__Source material__:

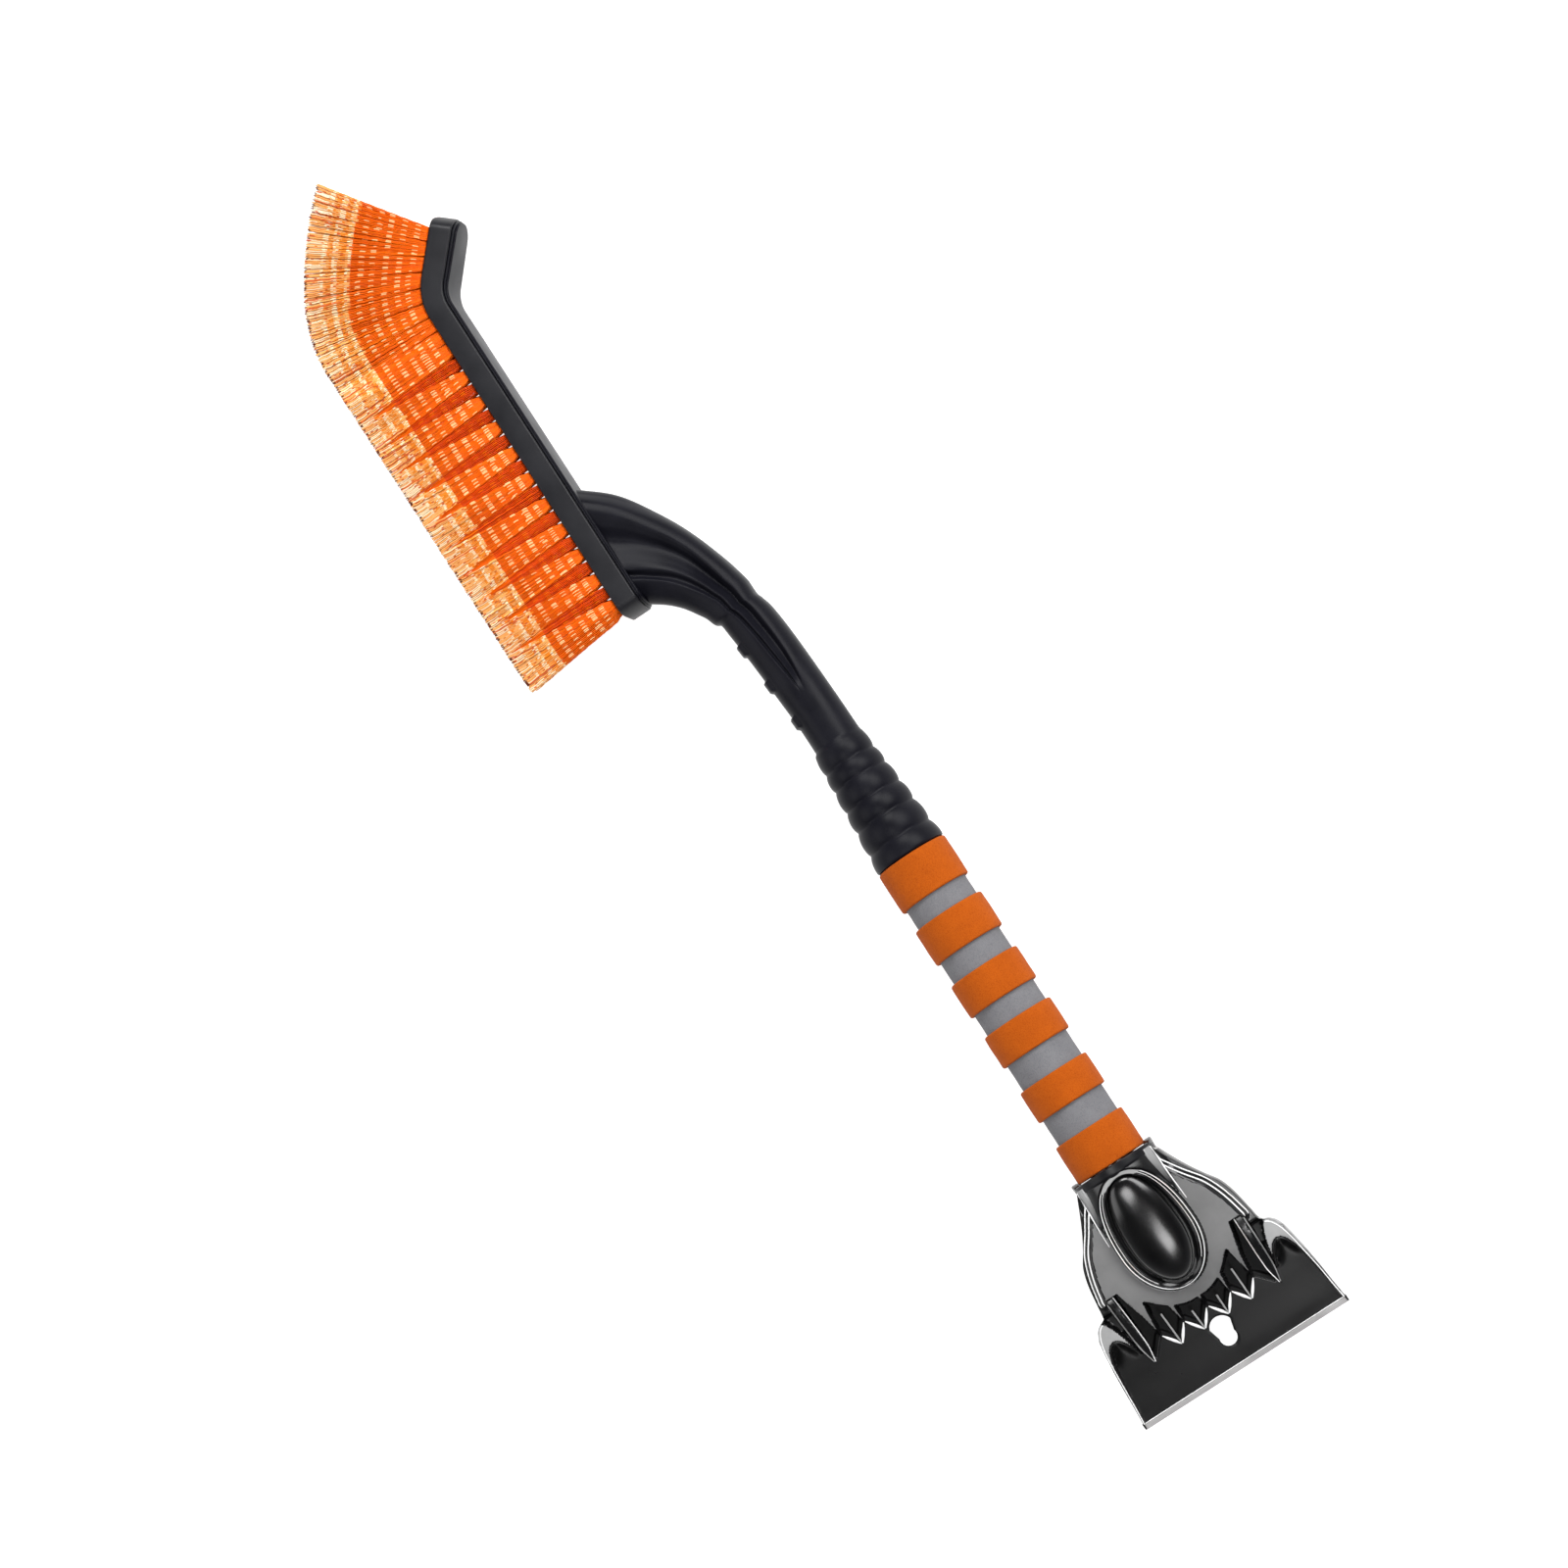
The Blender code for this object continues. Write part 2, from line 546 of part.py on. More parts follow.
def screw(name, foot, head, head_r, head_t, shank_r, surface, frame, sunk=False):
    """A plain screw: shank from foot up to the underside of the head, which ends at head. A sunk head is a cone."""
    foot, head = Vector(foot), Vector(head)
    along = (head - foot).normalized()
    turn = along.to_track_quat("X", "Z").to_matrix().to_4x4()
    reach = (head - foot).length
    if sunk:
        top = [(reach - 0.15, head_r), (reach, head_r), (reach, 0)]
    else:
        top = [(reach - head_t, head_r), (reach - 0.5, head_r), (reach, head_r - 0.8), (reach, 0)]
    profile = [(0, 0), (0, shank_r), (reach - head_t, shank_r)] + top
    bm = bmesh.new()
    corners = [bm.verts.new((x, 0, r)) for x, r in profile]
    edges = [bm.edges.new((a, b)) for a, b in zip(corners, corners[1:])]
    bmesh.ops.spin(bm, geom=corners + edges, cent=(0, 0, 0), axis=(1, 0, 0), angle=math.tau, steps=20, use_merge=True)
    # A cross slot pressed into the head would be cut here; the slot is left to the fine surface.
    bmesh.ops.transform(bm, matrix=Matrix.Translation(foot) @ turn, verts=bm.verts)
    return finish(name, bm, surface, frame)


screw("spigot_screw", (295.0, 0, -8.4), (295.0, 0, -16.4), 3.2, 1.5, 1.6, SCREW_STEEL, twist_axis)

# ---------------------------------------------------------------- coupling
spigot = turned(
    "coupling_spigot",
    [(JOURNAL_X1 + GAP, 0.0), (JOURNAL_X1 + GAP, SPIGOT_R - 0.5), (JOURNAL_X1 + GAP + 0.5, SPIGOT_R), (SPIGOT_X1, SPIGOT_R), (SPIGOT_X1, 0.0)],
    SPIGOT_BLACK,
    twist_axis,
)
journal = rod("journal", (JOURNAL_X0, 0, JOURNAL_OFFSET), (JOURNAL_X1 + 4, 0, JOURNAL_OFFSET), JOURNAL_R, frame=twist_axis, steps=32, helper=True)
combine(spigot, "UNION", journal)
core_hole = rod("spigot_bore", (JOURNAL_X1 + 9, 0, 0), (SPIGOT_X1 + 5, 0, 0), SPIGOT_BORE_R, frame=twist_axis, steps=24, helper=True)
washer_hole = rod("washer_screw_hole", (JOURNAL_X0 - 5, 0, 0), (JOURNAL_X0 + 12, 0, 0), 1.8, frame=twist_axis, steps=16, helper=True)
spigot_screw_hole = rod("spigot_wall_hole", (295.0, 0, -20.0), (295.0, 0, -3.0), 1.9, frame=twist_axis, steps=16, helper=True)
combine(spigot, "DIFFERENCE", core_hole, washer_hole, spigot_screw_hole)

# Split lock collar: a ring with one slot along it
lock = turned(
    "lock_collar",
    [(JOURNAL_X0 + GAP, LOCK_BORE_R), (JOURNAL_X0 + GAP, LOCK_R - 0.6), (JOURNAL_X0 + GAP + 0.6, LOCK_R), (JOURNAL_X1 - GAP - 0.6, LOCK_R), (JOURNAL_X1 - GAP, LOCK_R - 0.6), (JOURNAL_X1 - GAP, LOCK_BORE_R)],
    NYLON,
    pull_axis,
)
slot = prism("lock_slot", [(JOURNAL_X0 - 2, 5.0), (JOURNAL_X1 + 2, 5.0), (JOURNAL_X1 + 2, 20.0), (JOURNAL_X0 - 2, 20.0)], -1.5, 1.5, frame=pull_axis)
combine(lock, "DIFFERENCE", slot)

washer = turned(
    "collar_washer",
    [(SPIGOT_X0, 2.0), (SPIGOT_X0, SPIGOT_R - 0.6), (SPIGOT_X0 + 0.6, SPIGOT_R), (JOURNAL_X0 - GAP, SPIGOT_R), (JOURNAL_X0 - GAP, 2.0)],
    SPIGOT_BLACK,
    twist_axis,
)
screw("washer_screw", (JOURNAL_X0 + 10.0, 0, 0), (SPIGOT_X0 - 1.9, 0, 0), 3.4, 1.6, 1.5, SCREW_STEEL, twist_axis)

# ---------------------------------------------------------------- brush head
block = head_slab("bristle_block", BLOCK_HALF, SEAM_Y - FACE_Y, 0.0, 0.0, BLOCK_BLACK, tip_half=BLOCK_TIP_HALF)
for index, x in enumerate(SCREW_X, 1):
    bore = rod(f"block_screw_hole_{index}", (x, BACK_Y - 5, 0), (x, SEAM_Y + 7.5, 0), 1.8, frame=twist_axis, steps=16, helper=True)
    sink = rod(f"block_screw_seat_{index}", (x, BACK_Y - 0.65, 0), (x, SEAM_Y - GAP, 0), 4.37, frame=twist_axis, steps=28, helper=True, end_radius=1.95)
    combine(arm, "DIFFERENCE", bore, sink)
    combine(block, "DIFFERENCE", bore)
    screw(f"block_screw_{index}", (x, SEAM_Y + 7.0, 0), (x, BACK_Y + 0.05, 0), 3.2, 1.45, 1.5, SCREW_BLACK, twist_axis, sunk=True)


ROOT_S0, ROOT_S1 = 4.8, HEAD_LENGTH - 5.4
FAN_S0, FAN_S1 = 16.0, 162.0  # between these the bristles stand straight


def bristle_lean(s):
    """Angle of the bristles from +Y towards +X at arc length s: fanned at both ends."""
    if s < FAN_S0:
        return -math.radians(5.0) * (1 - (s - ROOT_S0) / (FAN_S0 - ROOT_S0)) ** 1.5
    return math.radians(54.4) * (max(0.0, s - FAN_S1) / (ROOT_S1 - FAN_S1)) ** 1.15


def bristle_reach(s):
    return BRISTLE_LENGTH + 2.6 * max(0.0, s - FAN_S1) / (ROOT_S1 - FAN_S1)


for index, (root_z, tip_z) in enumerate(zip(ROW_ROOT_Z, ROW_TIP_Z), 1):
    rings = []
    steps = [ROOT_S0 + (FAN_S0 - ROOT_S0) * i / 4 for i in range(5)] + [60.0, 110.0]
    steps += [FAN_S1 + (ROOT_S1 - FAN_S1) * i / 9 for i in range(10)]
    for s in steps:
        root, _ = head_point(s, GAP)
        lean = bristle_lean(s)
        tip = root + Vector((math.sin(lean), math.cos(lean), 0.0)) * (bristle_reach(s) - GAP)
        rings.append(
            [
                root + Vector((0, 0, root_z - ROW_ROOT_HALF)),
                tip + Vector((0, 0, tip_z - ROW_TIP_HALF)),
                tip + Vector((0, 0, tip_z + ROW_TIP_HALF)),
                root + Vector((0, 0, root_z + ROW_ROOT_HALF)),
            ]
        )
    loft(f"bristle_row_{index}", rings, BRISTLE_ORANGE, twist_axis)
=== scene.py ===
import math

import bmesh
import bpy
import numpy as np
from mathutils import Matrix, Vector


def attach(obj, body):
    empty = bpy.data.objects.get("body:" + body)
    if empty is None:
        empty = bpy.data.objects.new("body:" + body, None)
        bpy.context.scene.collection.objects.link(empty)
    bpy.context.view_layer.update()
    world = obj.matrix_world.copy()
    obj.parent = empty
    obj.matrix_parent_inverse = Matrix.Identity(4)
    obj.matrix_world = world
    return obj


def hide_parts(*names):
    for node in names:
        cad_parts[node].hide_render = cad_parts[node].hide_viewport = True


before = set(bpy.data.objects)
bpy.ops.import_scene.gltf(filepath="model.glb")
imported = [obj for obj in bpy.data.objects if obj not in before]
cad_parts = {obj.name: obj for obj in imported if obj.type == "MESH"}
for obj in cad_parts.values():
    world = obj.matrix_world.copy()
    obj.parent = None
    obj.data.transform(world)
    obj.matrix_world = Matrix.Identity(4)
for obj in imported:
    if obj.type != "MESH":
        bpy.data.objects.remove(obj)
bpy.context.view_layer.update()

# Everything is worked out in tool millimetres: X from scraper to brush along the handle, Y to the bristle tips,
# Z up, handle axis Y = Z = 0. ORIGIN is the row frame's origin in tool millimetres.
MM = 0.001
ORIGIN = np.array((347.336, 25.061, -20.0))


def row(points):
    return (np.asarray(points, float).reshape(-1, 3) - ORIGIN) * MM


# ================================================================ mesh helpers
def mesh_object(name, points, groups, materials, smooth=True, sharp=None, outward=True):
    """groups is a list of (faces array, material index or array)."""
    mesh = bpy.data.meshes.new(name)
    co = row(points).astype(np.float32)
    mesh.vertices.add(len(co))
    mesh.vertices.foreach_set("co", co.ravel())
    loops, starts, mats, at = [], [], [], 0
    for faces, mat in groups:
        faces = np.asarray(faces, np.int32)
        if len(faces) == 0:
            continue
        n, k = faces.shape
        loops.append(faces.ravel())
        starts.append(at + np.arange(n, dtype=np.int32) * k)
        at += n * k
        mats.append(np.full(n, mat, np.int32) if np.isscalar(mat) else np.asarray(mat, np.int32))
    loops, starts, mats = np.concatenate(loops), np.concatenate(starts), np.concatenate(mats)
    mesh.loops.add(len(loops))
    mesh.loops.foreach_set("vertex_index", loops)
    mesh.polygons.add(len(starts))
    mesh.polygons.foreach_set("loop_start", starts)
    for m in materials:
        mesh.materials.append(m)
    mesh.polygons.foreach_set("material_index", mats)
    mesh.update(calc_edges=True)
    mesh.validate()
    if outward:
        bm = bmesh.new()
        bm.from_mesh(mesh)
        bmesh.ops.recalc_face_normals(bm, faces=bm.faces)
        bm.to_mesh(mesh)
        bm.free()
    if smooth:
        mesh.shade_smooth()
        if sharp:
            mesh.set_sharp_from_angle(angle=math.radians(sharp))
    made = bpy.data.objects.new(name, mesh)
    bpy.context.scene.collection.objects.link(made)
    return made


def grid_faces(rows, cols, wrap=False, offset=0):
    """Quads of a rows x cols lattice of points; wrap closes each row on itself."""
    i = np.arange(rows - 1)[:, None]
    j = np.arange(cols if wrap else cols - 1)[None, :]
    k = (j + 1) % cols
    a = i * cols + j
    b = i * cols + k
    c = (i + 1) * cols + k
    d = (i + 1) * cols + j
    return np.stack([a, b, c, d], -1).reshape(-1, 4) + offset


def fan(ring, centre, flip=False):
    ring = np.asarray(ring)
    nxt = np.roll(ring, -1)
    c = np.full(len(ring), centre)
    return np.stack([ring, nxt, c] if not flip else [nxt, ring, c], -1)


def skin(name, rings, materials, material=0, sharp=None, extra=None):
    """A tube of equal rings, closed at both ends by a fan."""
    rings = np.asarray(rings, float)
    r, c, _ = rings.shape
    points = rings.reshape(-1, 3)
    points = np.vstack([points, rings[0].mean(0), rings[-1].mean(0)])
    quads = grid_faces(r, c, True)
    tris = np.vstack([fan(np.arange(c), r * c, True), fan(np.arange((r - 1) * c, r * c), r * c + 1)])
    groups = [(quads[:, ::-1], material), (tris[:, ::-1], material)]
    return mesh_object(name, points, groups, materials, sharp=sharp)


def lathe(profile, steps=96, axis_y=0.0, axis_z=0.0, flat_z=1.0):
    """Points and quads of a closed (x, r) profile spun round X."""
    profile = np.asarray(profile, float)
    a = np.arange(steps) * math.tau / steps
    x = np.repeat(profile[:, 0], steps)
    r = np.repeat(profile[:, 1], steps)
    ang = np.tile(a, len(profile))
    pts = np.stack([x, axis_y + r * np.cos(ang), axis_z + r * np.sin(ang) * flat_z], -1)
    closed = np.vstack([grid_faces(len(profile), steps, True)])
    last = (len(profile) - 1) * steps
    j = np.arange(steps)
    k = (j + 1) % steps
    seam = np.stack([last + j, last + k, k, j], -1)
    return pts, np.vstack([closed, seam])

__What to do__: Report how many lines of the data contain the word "context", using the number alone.

__Response for this exercise__: 4